Algumas unidades já chegaram ao Iraque, onde vão ficar alojadas e apoiar o combate ao Daesh, e outras, mais reduzidas, podem permanecer no Nordeste da Síria para protegerem campos petrolíferos. Washington continua a fazer patrulhas aéreas no país para proteger as suas forças no terreno, principalmente os quase 300 soldados que continuam na base de Al-Tanf, no Sul da Síria, a apoiar o grupo rebelde sírio Jaysh Maghawir al-Thawra (Exército do Comando Revolucionário, em português) e proteger as fronteiras da Síria com a Jordânia.
A decisão de Trump em dar luz verde à ofensiva turca permitiu às forças militares de Ancara avançar por território sírio em mais de três dezenas de quilómetros. Houve duros combates com as milícias curdas e bombardeamentos e mais de 100 mil pessoas viram-se obrigadas a abandonar as suas casas. E o Daesh teve finalmente a oportunidade por que tanto aguardava para tentar libertar os seus mais de 12 mil militantes detidos em campos de detenção curdos e engrossar novamente as suas fileiras – já libertaram pelo menos 800.
A ofensiva turca, apelidada Operação Fonte da Paz, não dava sinais de terminar quando Trump anunciou a retirada completa das tropas norte-americanas da Síria, no que foi visto como segundo abandono dos curdos, agora frente ao Daesh. Vendo-se sem apoio norte-americano nas duas frentes, os curdos celebraram um acordo com o regime de Assad e com a Rússia, numa tentativa de servirem de força de interposição perante os militares turcos.
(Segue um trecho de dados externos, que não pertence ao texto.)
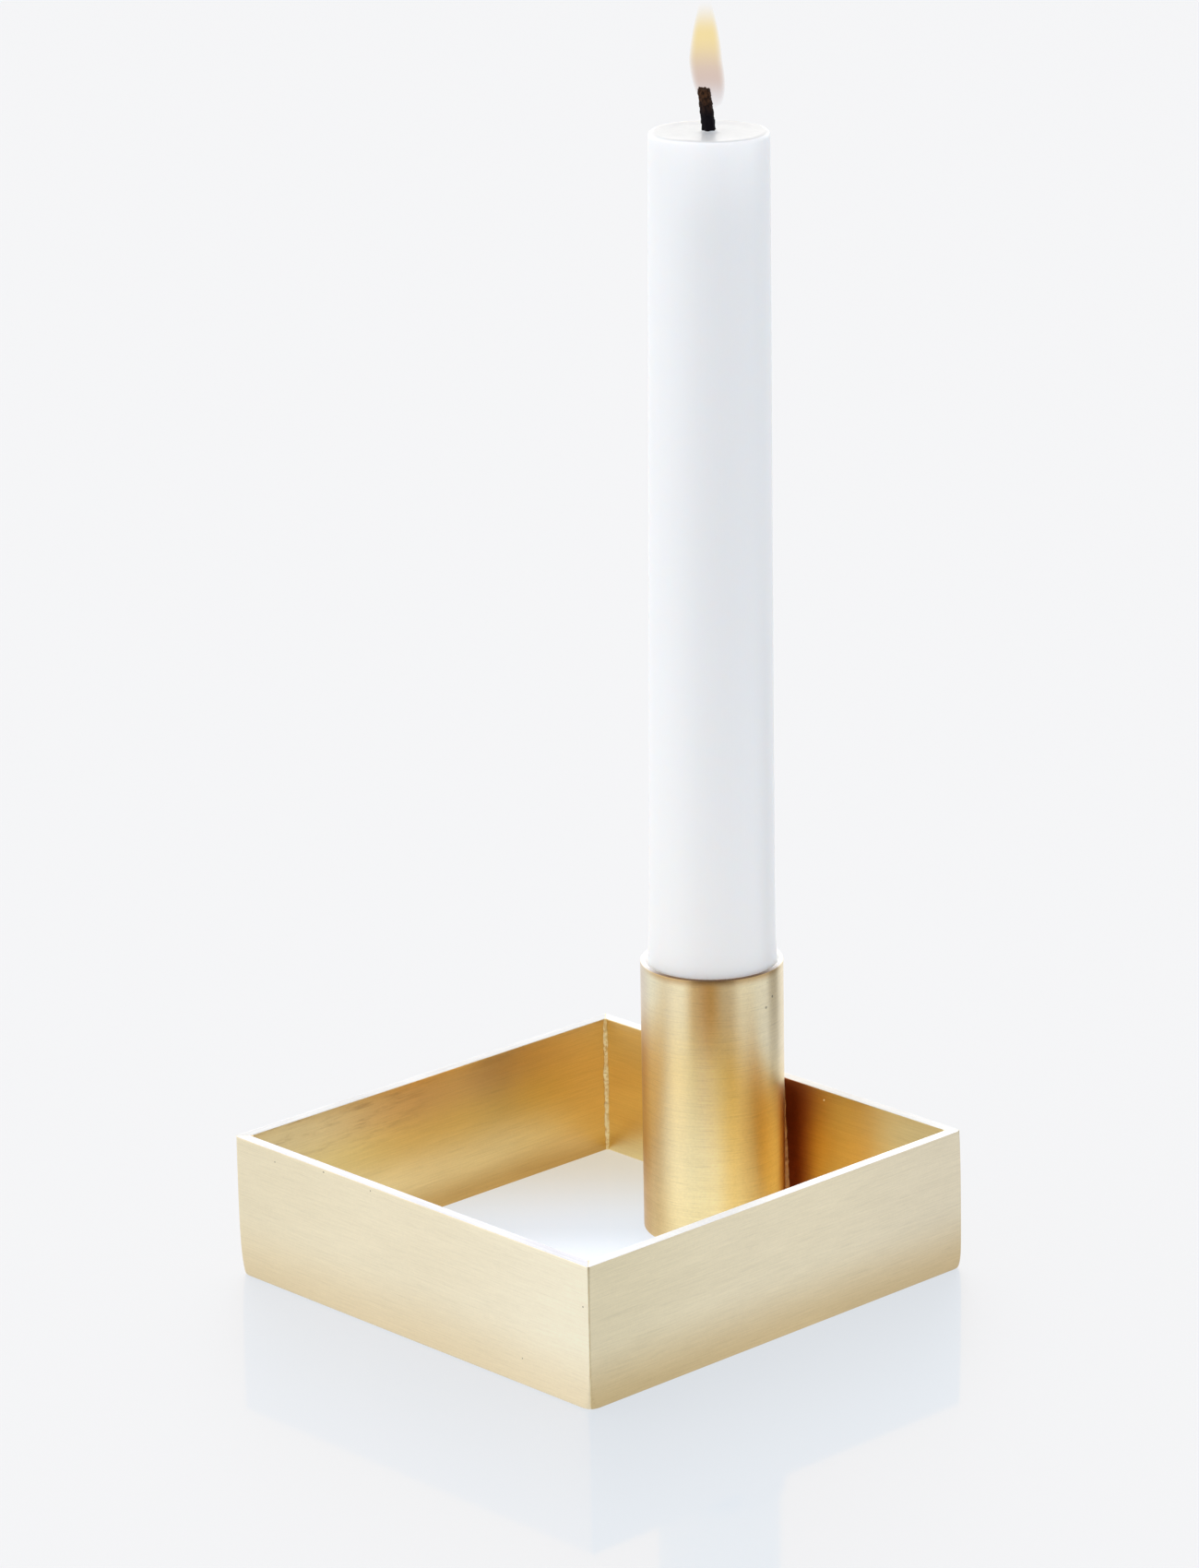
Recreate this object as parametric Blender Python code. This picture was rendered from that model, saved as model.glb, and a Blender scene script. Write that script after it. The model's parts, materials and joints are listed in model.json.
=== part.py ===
"""Square brass candlestick: four mitred bars brazed into a low open frame, with a candle tube inside it.

Metres, +Z up. The origin is the centre of the frame's footprint, on the table that it stands on. The front
wall faces -Y, and the tube is brazed to the inside of the rear wall, at +Y. The candle stands in the tube
and lifts out along its own axis.

Run it with: blender --background --python part.py
"""

import math

import bmesh
import bpy
from mathutils import Vector

MM = 0.001

# Frame: four flat bars on edge.
SIDE = 85.0 * MM
FRAME_HEIGHT = 24.3 * MM
BAR_THICKNESS = 2.0 * MM
INNER_CHAMFER = 0.12 * MM
BOTTOM_EDGE_RADIUS = 0.45 * MM
TOP_EDGE_RADIUS = 0.12 * MM

# Joints: filler metal in a narrow gap, kept clear of what it joins so that each piece stays its own solid.
FILLER_CLEARANCE = 0.03 * MM
MITRE_FILM = 0.10 * MM
BEAD_LEG = 0.80 * MM
BEAD_UNEVENNESS = 0.14 * MM
BEAD_STEP = 1.6 * MM
TUBE_STANDOFF = 0.20 * MM

# Candle tube: 24 mm outside, open at the top, closed by a disc near its foot.
TUBE_RADIUS = 12.0 * MM
BORE_RADIUS = 11.1 * MM
TUBE_HEIGHT = 47.5 * MM
TUBE_OFFSET = -1.4 * MM
TUBE_RIM_RADIUS = 0.22 * MM
TUBE_FOOT_RADIUS = 0.35 * MM
FLOOR_UNDERSIDE = 1.0 * MM
FLOOR_THICKNESS = 1.5 * MM
FLOOR_CLEARANCE = 0.05 * MM
FILLET_ANGLE_FOOT = math.radians(27.0)
FILLET_ANGLE_TOP = math.radians(20.0)
FILLET_SPREAD = 0.75 * MM

# Candle: a tapered household candle, standing a little out of true in its socket.
CANDLE_TOP = 187.7 * MM
CANDLE_SEAT_GAP = 0.30 * MM
CANDLE_BASE_RADIUS = 10.70 * MM
CANDLE_TOP_RADIUS = 9.85 * MM
CANDLE_BASE_CHAMFER = 0.6 * MM
CANDLE_EDGE_RADIUS = 0.8 * MM
CANDLE_DISH = 0.7 * MM
CANDLE_PIVOT_HEIGHT = 35.0 * MM
CANDLE_LEAN = math.radians(0.44)
CANDLE_LEAN_HEADING = math.radians(46.65)
WICK_BORE_RADIUS = 1.30 * MM
WICK_RADIUS = 1.03 * MM
WICK_TIP_RADIUS = 0.76 * MM
WICK_LENGTH_OUT = 6.9 * MM
WICK_BEND = 1.1 * MM

# How finely round shapes are divided.
TUBE_SEGMENTS = 96
CANDLE_SEGMENTS = 72
ROUND_STEPS = 4
CORNER_STEPS = 5
FILLET_STEPS = 10
OVERSHOOT = 1.0 * MM

HALF = SIDE / 2
INNER_HALF = HALF - BAR_THICKNESS
MITRE_HALF_GAP = MITRE_FILM / 2 + FILLER_CLEARANCE
TUBE_AXIS_Y = INNER_HALF - TUBE_STANDOFF - TUBE_RADIUS
CANDLE_BASE = FLOOR_UNDERSIDE + FLOOR_THICKNESS + CANDLE_SEAT_GAP

# The frame's corners were rounded by hand, so each has its own radius: along its middle, and what is added
# towards its foot and towards its top, each with the height over which that extra fades. In the order
# rear right, rear left, front left, front right.
CORNER_FINISH = (
    {"radius": 0.25 * MM, "foot": 1.4 * MM, "foot_fade": 1.2 * MM, "top": 0.8 * MM, "top_fade": 6.0 * MM},
    {"radius": 0.40 * MM, "foot": 1.6 * MM, "foot_fade": 1.6 * MM, "top": 0.3 * MM, "top_fade": 4.0 * MM},
    {"radius": 0.80 * MM, "foot": 1.8 * MM, "foot_fade": 3.2 * MM, "top": 0.1 * MM, "top_fade": 4.0 * MM},
    {"radius": 0.35 * MM, "foot": 2.0 * MM, "foot_fade": 1.8 * MM, "top": 0.1 * MM, "top_fade": 4.0 * MM},
)


def clear_scene():
    for obj in list(bpy.data.objects):
        bpy.data.objects.remove(obj, do_unlink=True)


def material(name, colour, metallic, roughness):
    made = bpy.data.materials.new(name)
    made.use_nodes = True
    shader = made.node_tree.nodes["Principled BSDF"]
    shader.inputs["Base Color"].default_value = (*colour, 1.0)
    shader.inputs["Metallic"].default_value = metallic
    shader.inputs["Roughness"].default_value = roughness
    made.diffuse_color = (*colour, 1.0)
    return made


def brushed_brass():
    return material("brushed_brass", (0.78, 0.62, 0.36), 1.0, 0.34)


def tube_brass():
    return material("tube_brass", (0.79, 0.60, 0.31), 1.0, 0.30)


def filler_metal():
    return material("filler_metal", (0.90, 0.78, 0.50), 1.0, 0.38)


def white_wax():
    return material("white_wax", (0.93, 0.93, 0.92), 0.0, 0.42)


def charred_cotton():
    return material("charred_cotton", (0.020, 0.016, 0.014), 0.0, 0.90)


def add_object(name, mesh, finish):
    obj = bpy.data.objects.new(name, mesh)
    bpy.context.scene.collection.objects.link(obj)
    if finish is not None:
        mesh.materials.append(finish)
    return obj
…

Uma decisão que poderá ter acelerado o acordar de um cessar-fogo de cinco dias, anunciado na quinta-feira passada pelo vice-presidente dos EUA, Mike Pence. O cessar-fogo baseia-se no acordo entre Washington e Ancara de as forças curdas retirarem da fronteira sírio-turca, nomeadamente da zona para onde o Presidente turco, Recep Tayyip Erdogan, pretende construir vilas e cidades para instalar mais de dois milhões de refugiados árabes sírios, alterando a sua composição demográfica. Em troca, Trump recua na aplicação de sanções à Turquia, vistas pelos analistas como mais simbólicas do que com impacto real para a economia e esforço de guerra turcos.